San Antonio officials applauded a judge’s decision to declare as unconstitutional House Bill 2127, the so-called “Death Star” bill that Texas state lawmakers approved earlier in 2023 as a means to rein in what legislators called burdensome or conflicting local regulations or ordinances.

What happened

On Aug. 30, Judge Maya Guerra Gamble of the 459th District Court in Travis County ruled HB 2127 unconstitutional.

HB 2127, which became effective Sept. 1, would limit cities and counties' ability to propose and fully enforce regulations in eight major areas of government without first getting approval from the Texas Legislature. These areas include agriculture, finance, insurance, labor, natural resources, property, business and commerce, and occupations.

San Antonio, joined by Houston and El Paso, and supported by dozens of Texas cities, sued the state of Texas to declare the statute unconstitutional because it attempted to do away with home-rule cities which were created by the Texas constitution, San Antonio Mayor Ron Nirenberg said.

What they're saying

City officials said the judge's ruling does not keep HB 2127 from going into effect, but that it guides Texas cities who may seek to counter any further attempts by the state to limit local control.

“This is a win for democracy. The ruling is a critical step toward ensuring Texas cities and their respective residents maintain their ability to govern themselves,” Nirenberg said in a statement. “I’m encouraged by today’s decision and thank Houston and El Paso for their partnership. I’m additionally grateful for the supportive statements from Waco, Plano, Denton, and Arlington.”

Nirenberg said he felt state leaders are seeking to keep up efforts toward reducing local control especially in larger Texas cities.

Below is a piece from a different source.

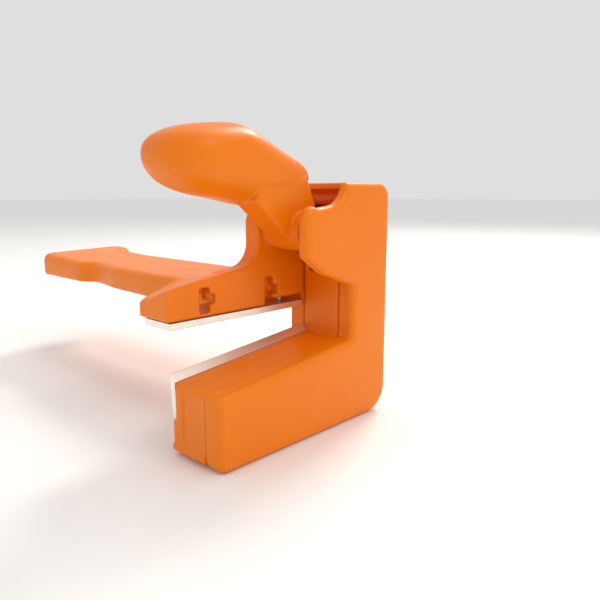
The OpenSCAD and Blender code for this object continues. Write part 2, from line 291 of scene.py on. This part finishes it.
# orange moulded nylon: satin gloss, a faint moulded grain, slow sink marks, handling scuffs
def nylon(name, colour, deep):
    material = new_material(name)
    where = add(material, "TexCoord").outputs["Object"]
    # clouds about 25 mm across, where the colour runs a little deeper
    cloud = add(material, "TexNoise", None, {"Vector": where, "Scale": 1 / 0.025, "Detail": 3.0})
    tint = add(material, "MapRange", None, {
        "Value": cloud.outputs["Fac"], "From Min": 0.3, "From Max": 0.7, "To Min": 0.0, "To Max": 0.35})
    body = add(material, "MixRGB", {"blend_type": "MIX"}, {
        "Fac": tint.outputs["Result"], "Color1": srgb(colour), "Color2": srgb(deep)})
    # edges rubbed paler by handling
    wear = add(material, "NewGeometry")
    rub = add(material, "MapRange", None, {
        "Value": wear.outputs["Pointiness"], "From Min": 0.53, "From Max": 0.62, "To Max": 0.30})
    scratch = add(material, "TexNoise", None, {"Vector": where, "Scale": 1 / 0.004, "Detail": 6.0})
    patch = add(material, "Math", {"operation": "MULTIPLY"}, {
        0: rub.outputs["Result"], 1: scratch.outputs["Fac"]})
    colour_out = add(material, "MixRGB", {"blend_type": "MIX"}, {
        "Fac": patch.outputs["Value"], "Color1": body.outputs["Color"], "Color2": srgb("F7B27A")})
    # spark-eroded grain of the mould, 0.35 mm from peak to peak
    grain = add(material, "TexNoise", None, {"Vector": where, "Scale": 1 / 0.00035, "Detail": 2.0})
    # slow sink marks about 9 mm long
    sink = add(material, "TexNoise", None, {"Vector": where, "Scale": 1 / 0.009, "Detail": 1.0})
    low_bump = add(material, "Bump", None, {
        "Strength": 0.35, "Distance": 0.00035, "Height": sink.outputs["Fac"]})
    high_bump = add(material, "Bump", None, {
        "Strength": 0.10, "Distance": 0.00005, "Height": grain.outputs["Fac"],
        "Normal": low_bump.outputs["Normal"]})
    gloss = add(material, "MapRange", None, {
        "Value": scratch.outputs["Fac"], "From Min": 0.3, "From Max": 0.7, "To Min": 0.30, "To Max": 0.44})
    shader = add(material, "BsdfPrincipled", None, {
        "Base Color": colour_out.outputs["Color"], "Roughness": gloss.outputs["Result"],
        "IOR": 1.50, "Specular IOR Level": 0.3, "Subsurface Weight": 0.05, "Subsurface Scale": 0.002,
        "Subsurface Radius": (1.0, 0.35, 0.08), "Normal": high_bump.outputs["Normal"]})
    add(material, "OutputMaterial", None, {"Surface": shader.outputs["BSDF"]})
    return material


moulded_nylon = nylon("orange_moulded_nylon", "F07E00", "EA7000")


def dress(piece, body, node, material):
    """The piece moves with a body, stands for a CAD node and takes this material."""
    piece.data.materials.clear()
    piece.data.materials.append(material)
    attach(piece, body)
    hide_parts(node)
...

“The governor and state legislature will undoubtedly continue their attempts to thwart local control, but San Antonio will stay vigilant in its fight to protect the voice and power of our residents. I also want to express gratitude for the members of our state delegation who supported local self-governance,” Nirenberg added.

City Attorney Andy Segovia said San Antonio’s local elected officials best represent their constituents.

“The unconstitutionally vague language in House Bill 2127 sought to strip the power of self-government from home-rule cities and made it impossible to understand which specific city ordinances may conflict with state statutes,” Segovia said in a statement. "The ruling is a victory for San Antonio and all cities across the state of Texas.”